CAD and scene scripts:

------------------------------------------------------------------------

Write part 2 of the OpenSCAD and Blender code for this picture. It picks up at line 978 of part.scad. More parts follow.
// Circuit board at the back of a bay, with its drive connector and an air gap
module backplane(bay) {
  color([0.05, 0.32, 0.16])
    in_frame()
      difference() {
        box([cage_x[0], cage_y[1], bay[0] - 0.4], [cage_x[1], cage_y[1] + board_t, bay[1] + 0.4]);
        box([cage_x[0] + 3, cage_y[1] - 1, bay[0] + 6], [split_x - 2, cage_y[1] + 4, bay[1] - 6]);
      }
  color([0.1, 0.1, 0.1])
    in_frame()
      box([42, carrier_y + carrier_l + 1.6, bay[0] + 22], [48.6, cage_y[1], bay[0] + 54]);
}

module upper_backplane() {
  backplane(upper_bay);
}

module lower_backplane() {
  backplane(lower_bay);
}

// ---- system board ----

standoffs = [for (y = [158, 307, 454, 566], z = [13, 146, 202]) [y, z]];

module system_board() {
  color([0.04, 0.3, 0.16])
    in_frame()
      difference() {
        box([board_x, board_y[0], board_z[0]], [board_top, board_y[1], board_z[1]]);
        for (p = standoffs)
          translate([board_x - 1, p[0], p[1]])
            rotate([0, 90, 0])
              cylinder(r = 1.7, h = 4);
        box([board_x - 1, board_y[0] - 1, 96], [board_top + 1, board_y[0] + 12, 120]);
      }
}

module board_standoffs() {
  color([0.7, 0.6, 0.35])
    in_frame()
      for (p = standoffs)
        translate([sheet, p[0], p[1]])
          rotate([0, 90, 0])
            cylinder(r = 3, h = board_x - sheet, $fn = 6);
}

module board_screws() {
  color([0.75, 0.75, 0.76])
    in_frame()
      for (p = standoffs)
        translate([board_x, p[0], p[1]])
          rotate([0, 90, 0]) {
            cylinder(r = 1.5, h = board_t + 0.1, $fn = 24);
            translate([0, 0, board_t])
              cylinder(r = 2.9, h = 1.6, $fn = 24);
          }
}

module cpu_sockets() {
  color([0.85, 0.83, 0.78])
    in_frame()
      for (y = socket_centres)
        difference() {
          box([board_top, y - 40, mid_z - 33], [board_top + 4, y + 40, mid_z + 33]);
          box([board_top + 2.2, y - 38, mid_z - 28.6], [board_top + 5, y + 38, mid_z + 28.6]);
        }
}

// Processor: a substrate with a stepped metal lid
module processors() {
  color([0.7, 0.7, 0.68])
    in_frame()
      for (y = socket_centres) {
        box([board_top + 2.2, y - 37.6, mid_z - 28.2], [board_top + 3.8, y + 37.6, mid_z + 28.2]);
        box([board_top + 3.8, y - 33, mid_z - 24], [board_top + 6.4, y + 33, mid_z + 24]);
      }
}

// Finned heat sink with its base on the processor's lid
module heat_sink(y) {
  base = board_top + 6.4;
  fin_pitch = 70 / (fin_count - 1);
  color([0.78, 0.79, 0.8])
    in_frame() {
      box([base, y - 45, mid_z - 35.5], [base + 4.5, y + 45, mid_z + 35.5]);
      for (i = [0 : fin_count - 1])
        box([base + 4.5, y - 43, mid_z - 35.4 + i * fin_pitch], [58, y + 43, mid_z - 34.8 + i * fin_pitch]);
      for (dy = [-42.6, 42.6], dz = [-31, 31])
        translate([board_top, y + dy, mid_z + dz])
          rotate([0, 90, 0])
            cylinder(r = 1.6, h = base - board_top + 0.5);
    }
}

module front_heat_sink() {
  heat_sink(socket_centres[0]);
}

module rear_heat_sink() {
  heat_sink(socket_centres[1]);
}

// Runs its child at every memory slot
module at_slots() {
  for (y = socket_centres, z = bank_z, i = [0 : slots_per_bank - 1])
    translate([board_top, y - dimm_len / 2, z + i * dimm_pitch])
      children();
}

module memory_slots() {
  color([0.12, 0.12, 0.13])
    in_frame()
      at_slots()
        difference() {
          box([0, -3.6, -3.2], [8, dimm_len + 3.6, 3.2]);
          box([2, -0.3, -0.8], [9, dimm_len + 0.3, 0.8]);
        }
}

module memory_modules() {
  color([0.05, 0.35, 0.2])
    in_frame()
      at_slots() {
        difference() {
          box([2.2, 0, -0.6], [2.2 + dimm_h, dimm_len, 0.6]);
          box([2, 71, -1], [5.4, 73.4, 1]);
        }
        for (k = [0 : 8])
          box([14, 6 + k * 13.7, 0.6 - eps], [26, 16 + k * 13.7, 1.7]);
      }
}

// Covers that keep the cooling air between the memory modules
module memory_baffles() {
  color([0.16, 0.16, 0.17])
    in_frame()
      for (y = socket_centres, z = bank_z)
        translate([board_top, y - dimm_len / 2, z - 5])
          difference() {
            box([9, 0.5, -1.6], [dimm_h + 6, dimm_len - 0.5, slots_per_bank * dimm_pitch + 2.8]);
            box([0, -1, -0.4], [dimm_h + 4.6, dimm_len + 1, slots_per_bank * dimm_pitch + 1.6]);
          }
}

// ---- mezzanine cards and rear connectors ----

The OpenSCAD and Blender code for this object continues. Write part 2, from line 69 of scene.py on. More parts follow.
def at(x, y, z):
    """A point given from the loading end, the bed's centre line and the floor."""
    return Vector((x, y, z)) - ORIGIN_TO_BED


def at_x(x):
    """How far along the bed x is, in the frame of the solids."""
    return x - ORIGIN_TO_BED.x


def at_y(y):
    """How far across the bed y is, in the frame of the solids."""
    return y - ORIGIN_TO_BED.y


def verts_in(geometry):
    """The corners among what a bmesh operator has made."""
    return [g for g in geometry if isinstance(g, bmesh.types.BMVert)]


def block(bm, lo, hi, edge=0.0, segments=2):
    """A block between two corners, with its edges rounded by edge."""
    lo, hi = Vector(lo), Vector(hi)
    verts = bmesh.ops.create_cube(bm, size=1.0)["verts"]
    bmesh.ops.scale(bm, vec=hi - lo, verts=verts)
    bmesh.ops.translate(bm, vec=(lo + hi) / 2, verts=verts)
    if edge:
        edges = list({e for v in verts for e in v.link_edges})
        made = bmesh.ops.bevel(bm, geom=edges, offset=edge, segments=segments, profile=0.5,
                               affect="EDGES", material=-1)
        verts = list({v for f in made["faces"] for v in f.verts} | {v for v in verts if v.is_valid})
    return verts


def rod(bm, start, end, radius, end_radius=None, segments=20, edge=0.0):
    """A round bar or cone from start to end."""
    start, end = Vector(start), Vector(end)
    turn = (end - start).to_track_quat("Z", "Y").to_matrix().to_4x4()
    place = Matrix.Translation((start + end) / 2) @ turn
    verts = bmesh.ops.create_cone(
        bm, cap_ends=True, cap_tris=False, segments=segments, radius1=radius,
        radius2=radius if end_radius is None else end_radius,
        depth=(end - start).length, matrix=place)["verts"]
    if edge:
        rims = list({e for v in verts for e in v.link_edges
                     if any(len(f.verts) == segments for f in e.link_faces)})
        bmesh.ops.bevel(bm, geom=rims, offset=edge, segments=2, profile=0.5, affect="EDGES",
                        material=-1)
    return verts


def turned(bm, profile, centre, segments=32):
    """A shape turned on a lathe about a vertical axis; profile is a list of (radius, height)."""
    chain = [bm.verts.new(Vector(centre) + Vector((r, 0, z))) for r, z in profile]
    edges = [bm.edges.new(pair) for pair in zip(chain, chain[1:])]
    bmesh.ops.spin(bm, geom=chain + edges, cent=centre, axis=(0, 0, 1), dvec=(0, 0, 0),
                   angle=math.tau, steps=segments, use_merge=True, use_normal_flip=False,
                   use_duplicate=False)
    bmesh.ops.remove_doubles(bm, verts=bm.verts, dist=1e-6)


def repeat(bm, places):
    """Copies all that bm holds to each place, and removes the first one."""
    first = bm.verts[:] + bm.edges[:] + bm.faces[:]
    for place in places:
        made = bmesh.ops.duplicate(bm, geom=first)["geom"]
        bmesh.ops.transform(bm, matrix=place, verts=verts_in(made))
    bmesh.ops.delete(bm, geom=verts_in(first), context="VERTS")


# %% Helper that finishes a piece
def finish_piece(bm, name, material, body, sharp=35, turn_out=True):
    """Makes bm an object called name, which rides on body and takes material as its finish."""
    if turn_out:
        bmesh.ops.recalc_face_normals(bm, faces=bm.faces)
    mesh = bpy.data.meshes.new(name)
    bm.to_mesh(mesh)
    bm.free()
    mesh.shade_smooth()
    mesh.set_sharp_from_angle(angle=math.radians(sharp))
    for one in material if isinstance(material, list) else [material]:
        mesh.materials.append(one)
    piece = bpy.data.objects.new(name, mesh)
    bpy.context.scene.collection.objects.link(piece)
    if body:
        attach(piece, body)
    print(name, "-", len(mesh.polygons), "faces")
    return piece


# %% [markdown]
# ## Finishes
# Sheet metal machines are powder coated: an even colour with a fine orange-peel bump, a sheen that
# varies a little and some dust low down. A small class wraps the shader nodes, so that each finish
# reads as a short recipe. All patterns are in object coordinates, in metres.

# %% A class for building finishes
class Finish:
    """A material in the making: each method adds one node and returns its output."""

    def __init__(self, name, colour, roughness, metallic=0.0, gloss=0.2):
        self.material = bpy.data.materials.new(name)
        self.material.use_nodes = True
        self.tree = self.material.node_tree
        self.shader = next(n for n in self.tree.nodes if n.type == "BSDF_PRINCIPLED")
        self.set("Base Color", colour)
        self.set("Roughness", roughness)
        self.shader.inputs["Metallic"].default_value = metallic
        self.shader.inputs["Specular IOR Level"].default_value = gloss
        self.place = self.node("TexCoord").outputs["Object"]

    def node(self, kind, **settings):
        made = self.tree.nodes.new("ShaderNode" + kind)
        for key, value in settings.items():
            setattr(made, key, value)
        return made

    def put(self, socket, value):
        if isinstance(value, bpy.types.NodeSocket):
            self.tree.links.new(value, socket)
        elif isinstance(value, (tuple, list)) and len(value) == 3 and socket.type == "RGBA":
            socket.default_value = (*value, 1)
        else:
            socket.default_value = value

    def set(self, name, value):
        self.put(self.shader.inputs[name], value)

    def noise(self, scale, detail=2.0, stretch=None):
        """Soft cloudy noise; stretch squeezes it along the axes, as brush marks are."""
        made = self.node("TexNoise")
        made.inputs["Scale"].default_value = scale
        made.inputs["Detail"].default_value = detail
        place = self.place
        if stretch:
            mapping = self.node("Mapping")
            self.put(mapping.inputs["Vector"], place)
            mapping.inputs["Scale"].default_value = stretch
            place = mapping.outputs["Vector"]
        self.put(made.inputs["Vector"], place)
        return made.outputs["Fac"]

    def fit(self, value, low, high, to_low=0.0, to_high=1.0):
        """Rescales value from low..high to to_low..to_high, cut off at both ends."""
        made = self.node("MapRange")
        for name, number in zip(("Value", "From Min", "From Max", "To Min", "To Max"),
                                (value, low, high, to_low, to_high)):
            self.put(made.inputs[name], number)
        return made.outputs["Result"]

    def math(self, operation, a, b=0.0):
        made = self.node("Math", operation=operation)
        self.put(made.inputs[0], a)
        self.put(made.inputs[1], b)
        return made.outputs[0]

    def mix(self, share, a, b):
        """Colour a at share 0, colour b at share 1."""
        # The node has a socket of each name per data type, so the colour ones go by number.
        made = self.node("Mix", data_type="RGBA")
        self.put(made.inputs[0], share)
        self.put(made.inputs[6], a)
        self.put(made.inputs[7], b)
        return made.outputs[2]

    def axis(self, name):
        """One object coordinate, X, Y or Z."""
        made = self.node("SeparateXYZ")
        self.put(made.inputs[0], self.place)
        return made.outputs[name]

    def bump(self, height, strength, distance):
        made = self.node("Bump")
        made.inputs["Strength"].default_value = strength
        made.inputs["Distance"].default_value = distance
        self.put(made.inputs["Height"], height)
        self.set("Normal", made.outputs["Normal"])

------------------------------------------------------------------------

» PROBLEM: The lines to return begin at the first line of the records and end at the line holding "standoffs = [for"; please return them exactly, including both, and nothing beyond.

» SOLUTION TO THIS PROBLEM:
Write part 2 of the OpenSCAD and Blender code for this picture. It picks up at line 978 of part.scad. More parts follow.
// Circuit board at the back of a bay, with its drive connector and an air gap
module backplane(bay) {
  color([0.05, 0.32, 0.16])
    in_frame()
      difference() {
        box([cage_x[0], cage_y[1], bay[0] - 0.4], [cage_x[1], cage_y[1] + board_t, bay[1] + 0.4]);
        box([cage_x[0] + 3, cage_y[1] - 1, bay[0] + 6], [split_x - 2, cage_y[1] + 4, bay[1] - 6]);
      }
  color([0.1, 0.1, 0.1])
    in_frame()
      box([42, carrier_y + carrier_l + 1.6, bay[0] + 22], [48.6, cage_y[1], bay[0] + 54]);
}

module upper_backplane() {
  backplane(upper_bay);
}

module lower_backplane() {
  backplane(lower_bay);
}

// ---- system board ----

standoffs = [for (y = [158, 307, 454, 566], z = [13, 146, 202]) [y, z]];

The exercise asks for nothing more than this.